High-voltage spikes occur when there is a sudden voltage peak of up to 6,000 volts. These spikes are usually the result of nearby lightning strikes, but there can be other causes as well. The effects on vulnerable electronic systems can include loss of data and burned circuit boards. Possible Solutions are using Surge Suppressors, Voltage Regulators, Uninterruptable Power Supplies, Power Conditioners [7].

5. Frequency Variation

A frequency variation involves a change in frequency from the normally stable utility frequency of 50 or 60 Hz, depending on your geographic location. This may be caused by erratic operation of emergency generators or unstable frequency power sources. For sensitive equipment, the results can be data loss, program failure, equipment lock-up or complete shutdown. Possible Solutions are using Voltage Regulators and Power Conditioners [7].

6. Power Sag

Power sags are a common power quality problem. Despite being a short duration (10ms to 1s) event during which a reduction in the RMS voltage magnitude takes place, a small reduction in the system voltage can cause serious consequences. Sages are usually caused by system faults, and often the result of switching on loads with high demand startup currents. For more details about power sags visit our newsletter archives. Possible Solutions are using Voltage Regulators, Uninterruptable Power Supplies, and Power Conditioners [8].

7. Electrical Line Noise

Electrical line noise is defined as Radio Frequency Interference (RFI) and Electromagnetic Interference (EMI) and causes unwanted effects in the circuits of computer systems. Sources of the problems include motors, relays, motor control devices, broadcast transmissions, microwave radiation, and distant electrical storms. RFI, EMI and other frequency problems can cause equipment to lock-up, and data error or loss. Possible Solutions are using Voltage Regulators, Uninterruptable Power Supplies, and Power Conditioners [7].

8. Brownouts

A brownout is a steady lower voltage state. An example of a brownout is what happens during peak electrical demand in the summer, when utilities can’t always meet the requirements and must lower the voltage to limit maximum power. When this happens, systems can experience glitches, data loss and equipment failure. Possible Solutions are using Voltage Regulators, Uninterruptable Power Supplies, and Power Conditioners [9].

9. Blackouts

A power failure or blackout is a zero-voltage condition that lasts for more than two cycles. It may be caused by tripping a circuit breaker, power distribution failure or utility power failure. A blackout can cause data loss or corruption and equipment damage. Possible Solutions is using Generators [10].

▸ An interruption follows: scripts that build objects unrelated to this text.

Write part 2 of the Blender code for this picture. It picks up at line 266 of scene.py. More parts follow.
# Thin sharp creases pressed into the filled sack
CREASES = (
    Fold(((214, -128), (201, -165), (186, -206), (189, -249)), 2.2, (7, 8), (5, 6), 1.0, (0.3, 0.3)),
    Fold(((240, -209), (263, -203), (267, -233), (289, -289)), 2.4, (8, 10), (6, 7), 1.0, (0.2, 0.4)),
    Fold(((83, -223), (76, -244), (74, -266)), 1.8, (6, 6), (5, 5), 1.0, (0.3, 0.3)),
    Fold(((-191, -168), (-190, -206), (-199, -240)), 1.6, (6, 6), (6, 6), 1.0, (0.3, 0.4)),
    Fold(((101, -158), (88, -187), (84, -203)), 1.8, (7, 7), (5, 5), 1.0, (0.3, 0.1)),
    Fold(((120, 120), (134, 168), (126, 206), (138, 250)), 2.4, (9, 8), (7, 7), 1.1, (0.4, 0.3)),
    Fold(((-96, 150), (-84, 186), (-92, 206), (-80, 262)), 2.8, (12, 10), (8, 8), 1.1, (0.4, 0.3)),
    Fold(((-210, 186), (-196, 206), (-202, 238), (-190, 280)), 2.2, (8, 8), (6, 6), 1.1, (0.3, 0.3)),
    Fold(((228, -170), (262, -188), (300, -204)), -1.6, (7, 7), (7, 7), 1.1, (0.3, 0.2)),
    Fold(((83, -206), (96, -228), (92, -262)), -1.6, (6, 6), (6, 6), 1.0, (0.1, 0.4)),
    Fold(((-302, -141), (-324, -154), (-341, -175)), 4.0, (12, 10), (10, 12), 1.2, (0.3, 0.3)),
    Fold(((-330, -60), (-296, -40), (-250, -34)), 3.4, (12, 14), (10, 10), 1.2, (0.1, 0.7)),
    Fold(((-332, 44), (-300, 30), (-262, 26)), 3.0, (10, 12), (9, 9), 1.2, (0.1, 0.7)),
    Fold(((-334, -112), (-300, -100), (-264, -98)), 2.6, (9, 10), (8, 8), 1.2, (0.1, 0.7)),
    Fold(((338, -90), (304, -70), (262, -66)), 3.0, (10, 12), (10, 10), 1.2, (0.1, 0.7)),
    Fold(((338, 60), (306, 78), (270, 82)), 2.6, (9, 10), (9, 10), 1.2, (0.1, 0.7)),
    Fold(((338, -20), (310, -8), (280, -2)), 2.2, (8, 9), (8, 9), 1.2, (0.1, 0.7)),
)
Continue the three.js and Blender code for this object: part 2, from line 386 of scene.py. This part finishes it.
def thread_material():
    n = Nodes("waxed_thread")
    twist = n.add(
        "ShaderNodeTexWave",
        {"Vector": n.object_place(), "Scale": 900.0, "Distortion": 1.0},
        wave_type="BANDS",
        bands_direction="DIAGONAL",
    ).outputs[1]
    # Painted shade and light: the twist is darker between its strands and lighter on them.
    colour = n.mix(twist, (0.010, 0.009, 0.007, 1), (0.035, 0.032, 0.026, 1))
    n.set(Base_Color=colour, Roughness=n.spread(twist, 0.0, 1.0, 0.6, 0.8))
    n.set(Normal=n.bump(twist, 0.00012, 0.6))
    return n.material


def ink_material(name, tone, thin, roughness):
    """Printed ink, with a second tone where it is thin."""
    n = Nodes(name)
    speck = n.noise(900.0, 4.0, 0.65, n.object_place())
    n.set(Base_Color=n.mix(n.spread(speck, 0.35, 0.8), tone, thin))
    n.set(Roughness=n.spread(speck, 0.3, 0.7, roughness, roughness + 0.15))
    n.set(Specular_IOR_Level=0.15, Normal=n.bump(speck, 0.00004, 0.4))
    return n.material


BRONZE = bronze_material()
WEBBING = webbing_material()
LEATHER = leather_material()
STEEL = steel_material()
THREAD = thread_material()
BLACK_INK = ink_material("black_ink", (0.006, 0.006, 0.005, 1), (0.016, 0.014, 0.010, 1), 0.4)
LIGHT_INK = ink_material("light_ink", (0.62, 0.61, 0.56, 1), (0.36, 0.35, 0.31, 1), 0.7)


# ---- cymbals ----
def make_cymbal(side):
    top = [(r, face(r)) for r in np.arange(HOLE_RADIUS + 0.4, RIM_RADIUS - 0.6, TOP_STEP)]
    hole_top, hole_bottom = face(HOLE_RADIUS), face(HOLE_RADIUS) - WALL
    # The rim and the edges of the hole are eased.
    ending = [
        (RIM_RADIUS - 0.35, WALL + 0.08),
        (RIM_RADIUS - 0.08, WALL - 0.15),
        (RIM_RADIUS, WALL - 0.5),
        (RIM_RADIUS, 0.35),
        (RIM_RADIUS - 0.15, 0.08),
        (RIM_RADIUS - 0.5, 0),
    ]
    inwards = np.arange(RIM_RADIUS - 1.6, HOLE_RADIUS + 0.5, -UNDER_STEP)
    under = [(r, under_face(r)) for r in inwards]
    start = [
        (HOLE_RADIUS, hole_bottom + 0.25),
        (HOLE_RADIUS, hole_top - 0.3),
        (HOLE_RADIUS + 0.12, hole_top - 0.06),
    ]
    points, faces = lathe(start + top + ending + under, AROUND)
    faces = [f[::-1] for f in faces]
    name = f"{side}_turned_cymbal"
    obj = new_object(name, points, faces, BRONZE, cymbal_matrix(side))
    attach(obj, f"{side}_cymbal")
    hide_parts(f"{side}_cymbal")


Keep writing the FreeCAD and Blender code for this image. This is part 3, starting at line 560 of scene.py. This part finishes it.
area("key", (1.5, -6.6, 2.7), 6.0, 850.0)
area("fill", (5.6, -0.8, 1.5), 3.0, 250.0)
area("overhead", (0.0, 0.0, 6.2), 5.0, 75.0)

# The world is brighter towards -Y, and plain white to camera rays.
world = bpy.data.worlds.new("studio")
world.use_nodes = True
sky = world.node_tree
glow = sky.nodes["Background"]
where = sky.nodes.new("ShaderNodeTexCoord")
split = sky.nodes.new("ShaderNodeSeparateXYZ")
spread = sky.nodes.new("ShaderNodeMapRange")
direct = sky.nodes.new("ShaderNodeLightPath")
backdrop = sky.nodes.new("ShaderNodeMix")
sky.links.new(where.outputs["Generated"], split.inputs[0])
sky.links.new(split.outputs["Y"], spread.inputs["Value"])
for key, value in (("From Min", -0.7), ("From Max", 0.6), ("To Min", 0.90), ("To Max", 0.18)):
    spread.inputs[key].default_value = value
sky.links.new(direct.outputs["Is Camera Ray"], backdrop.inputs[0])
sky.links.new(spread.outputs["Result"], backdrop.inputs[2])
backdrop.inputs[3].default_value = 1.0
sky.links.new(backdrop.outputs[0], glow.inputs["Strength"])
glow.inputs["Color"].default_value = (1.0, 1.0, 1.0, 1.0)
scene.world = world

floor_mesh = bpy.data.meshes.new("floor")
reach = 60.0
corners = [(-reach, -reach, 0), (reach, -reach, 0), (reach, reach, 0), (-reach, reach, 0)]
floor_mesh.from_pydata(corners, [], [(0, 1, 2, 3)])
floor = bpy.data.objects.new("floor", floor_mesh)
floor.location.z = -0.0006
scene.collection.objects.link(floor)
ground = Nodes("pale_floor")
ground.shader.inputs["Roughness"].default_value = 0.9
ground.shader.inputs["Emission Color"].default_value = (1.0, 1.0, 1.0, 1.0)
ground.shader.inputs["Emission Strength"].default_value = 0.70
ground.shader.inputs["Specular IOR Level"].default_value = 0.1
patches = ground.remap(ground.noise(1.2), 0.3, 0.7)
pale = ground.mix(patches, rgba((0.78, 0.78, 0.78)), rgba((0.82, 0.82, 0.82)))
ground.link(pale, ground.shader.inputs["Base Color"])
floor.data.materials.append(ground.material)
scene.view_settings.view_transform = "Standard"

10. Very short interruptions

Total interruption of electrical supply for duration from few milliseconds to one or two seconds. Mainly due to the opening and automatic reclosure of protection devices to decommission a faulty section of the network. The main fault causes are insulation failure, lightning and insulator flashover. Consequences of these interruptions are tripping of protection devices, loss of information and malfunction of data processing equipment [11].

11. Long interruptions

Long interruption of electrical supply for duration greater than 1 to 2 seconds. The main fault causes are Equipment failure in the power system network, storms and objects (trees, cars, etc) striking lines or poles, fire, human error, bad coordination or failure of protection devices. A consequence of these interruptions is stoppage of all equipment [1].

12. Voltage swell

Momentary increase of the voltage, at the power frequency, outside the normal tolerances, with duration of more than one cycle and typically less than a few seconds. The main causes are Start/stop of heavy loads, badly dimensioned power sources, badly regulated transformers (mainly during off-peak hours).Consequences is data loss, flickering of lighting and screens, stoppage or damage of sensitive equipment, if the voltage values are too high [11].

13. Harmonic distortion

Voltage or current waveforms assume non-sinusoidal shape. The waveform corresponds to the sum of different sine-waves with different magnitude and phase, having frequencies that are multiples of power-system frequency. Main Causes are Classic sources: electric machines working above the knee of the magnetization curve (magnetic saturation), arc furnaces, welding machines, rectifiers, and DC brush motors. Modern sources: all non-linear loads, such as power electronics equipment including ASDs, switched mode power supplies, data processing equipment, high efficiency lighting [11]. Consequences are increased probability in occurrence of resonance, neutral overload in 3-phase systems, overheating of all cables and equipment, loss of efficiency in electric machines, electromagnetic interference with communication systems, and errors in measures when using average reading meters, nuisance tripping of thermal protections.

14. Voltage fluctuation

Oscillation of voltage value, amplitude modulated by a signal with frequency of 0 to 30 Hz. Causes are arc furnaces, frequent start/stop of electric motors (for instance elevators), oscillating loads. Consequences are most consequences are common to under voltages. The most perceptible consequence is the flickering of lighting and screens, giving the impression of unsteadiness of visual perception [1].

15. Noise

Superimposing of high frequency signals on the waveform of the power-system frequency. Main Causes are Electromagnetic interferences provoked by Hertzian waves such as microwaves, television diffusion, and radiation due to welding machines, arc furnaces, and electronic equipment. Improper grounding may also be a cause. Consequences are disturbances on sensitive electronic equipment, usually not destructive. It may cause data loss and data processing errors [12].

16. Voltage Unbalance

A voltage variation in a three-phase system in which the three voltage magnitudes or the phase angle differences between them are not equal. Causes are large single-phase loads (induction furnaces, traction loads), incorrect distribution of all single-phase loads by the three phases of the system (this may be also due to a fault). Consequences are Unbalanced systems imply the existence of a negative sequence that is harmful to all three phase loads. The most affected loads are three-phase induction machines [13].